Okee, dan. Doe ik ook nog mijn zegje over #onderwijs2032. Maar laat ik Pedro de Bruyckere volgen en enige focus aanbrengen en het over het wel of niet focus hebben. Ik vind van alles van het advies, maar in de discussie die ik via twitter volg houdt me het vakoverstijgend werken bezig. Waarom is daar nu zoveel gedoe om? Het is toch niet nieuw en er verdwijnt toch ook niets?
Ik denk dat het ligt aan het relatieve onbekende ervan, omdat de meeste leraren niet zo opgeleid zijn. In de lerarenopleidingen wordt vanuit een vak geredeneerd. Dat is niet vreemd of verkeerd, maar het kan ook anders (hoe dat anders ben ik ook aan het opschrijven). Er zijn ongeveer 300 scholen voor ontwikkelingsgericht onderwijs (OGO), waar in meer of mindere mate thematisch, dus vakoverstijgend, gewerkt wordt. Precies om de redenen die Pedro ook noemt: de wereld waarin wij leven is ook niet in academische disciplines ingedeeld. In OGO  heet dat, in één van de vijf pijlers:

Het onderwijs wordt in betekenisvolle thema’s, die de maatschappij representeren, samenhangend aangeboden.
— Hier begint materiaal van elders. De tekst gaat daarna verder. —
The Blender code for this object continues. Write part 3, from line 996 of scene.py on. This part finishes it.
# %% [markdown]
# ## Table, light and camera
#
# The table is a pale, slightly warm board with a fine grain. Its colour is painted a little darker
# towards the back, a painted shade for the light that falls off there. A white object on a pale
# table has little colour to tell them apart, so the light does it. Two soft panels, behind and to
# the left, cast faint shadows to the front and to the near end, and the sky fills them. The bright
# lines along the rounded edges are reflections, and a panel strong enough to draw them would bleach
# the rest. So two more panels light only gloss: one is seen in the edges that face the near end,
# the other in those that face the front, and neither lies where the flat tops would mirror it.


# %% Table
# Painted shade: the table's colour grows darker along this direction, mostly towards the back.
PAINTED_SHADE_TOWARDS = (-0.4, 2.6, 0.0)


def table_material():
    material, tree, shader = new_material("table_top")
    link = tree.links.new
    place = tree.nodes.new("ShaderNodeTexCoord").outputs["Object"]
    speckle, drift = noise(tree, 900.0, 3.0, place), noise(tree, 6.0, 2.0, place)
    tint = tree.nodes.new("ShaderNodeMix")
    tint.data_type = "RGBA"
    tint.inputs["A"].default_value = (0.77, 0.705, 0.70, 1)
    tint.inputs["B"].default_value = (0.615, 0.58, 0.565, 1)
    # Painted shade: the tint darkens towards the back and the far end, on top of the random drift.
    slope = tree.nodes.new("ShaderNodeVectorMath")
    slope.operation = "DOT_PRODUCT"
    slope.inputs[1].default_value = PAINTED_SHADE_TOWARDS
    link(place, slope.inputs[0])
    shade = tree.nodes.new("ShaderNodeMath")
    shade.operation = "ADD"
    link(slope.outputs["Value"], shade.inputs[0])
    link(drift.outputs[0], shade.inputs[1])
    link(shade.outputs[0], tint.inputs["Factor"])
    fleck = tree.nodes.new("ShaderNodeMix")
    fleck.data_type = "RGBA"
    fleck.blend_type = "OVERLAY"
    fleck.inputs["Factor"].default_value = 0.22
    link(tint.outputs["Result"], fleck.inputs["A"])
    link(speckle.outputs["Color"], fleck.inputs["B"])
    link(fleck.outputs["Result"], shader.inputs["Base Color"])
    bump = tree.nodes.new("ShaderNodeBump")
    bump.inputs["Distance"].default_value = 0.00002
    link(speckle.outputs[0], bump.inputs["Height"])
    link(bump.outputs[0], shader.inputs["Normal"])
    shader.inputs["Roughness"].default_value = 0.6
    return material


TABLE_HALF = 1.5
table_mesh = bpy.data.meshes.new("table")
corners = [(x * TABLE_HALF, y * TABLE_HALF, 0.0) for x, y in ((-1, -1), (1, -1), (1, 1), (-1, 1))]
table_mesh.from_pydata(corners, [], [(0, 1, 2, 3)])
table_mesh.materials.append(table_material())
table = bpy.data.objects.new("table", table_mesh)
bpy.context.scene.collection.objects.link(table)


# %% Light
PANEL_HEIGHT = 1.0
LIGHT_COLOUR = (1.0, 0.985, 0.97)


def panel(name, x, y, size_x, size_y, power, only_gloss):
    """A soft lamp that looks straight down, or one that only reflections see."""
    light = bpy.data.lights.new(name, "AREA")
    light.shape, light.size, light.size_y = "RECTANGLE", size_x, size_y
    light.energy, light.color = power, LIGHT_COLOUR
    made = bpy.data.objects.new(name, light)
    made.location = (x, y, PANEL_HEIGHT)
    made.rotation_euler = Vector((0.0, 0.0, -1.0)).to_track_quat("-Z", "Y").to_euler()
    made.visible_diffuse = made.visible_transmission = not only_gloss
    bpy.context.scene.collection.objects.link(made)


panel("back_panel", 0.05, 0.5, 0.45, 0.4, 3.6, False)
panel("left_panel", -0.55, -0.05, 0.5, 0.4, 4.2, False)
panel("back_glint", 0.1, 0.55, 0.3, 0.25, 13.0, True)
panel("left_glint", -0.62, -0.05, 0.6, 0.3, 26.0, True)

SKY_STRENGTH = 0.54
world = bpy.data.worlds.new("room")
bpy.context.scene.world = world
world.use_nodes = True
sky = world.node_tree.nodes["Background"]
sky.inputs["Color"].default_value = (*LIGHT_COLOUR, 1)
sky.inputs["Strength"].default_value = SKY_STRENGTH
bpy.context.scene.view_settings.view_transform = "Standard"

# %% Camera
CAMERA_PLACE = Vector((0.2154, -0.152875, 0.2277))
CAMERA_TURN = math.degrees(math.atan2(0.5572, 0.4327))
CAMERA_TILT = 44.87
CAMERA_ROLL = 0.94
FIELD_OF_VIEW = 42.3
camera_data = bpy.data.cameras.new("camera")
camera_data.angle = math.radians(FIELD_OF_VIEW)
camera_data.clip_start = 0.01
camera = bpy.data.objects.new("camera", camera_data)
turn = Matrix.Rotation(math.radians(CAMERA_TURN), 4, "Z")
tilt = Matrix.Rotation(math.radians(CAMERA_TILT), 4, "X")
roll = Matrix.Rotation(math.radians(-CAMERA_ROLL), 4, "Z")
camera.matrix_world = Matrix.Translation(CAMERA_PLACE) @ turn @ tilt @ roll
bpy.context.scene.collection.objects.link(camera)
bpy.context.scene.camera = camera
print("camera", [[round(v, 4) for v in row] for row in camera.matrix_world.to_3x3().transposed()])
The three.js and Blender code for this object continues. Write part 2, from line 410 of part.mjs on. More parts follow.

OGO is meer dan dat en daarin is nu ruim 30 jaar ervaring, ondersteund door een OGO-academie en een bijzonder hoogleraar Bert van Oers. Dat het niet wetenschappelijk onderbouwd is en dus (nog) niet uitgevoerd mag worden sinds de cie. Dijsselbloem, is geen argument. (Voor meer over die onderbouwing zie het themanummer van Didactief).
Behalve in het PO is er zeker ook wel ervaring in het VO met thematisch werken. Zo werken De Nieuwste school (10 jaar), 5M (12 jaar) en het IJburg college min of meer thematisch. Ook het Technasium gebruikt niet primair de schoolvakken, maar de techniek en het onderzoeken en ontwerpen als uitgangspunt en je kunt dat toch niet echt een kleine pilot meer noemen. Of, zoals ik het Luc Stevens het laatst hoorde zeggen: de scholen hebben het Dijsselbloelglaciaal overleeft.
Het gaat in deze korte reactie te ver om uitgebreid toe te lichten hoe thematisch onderwijs eruit kan zien, maar kort door de bocht:
– het gaat om inhouden/thema’s die samenhangen, binnen vakgebieden, of tussen vakgebieden, of in vakdomeinen, of in/uit beroepspraktijken.
– die inhouden moeten betekenisvol zijn voor leerlingen èn in de wereld om hen heen (omgeving, vervolgopleiding, beroepspraktijk) en zijn dus niet alleen maar ‘leuk’
– deelgebieden (vakken, onderwerpen, hoofdstukken) krijgen binnen die thema’s betekenis en verdwijnen dus niet.

Mijn eerste kennismaking met de praktijk van OGO was bijvoorbeeld een lesje hoofdrekenen op een basisschool. Veel OGO scholen gebruiken ook methodes.
Hoe dan ook, ik vind juist het thematische werken uit #onderwijs2032 een van de mooiste onderdelen. Daarin zie ik als leraar en onderwijspedagoog kansen. Vooral omdat je vanuit het werken in thema’s permanent, met de leerlingen en met collega’s, aan de hand van inhouden en onderwijspedagogische vragen, mooi onderwijs probeert te maken. Dat geeft ruimte en richting, maar brengt vooral een voortdurende dialoog aan de gang om het prachtige risico dat het onderwijs is invulling te geven.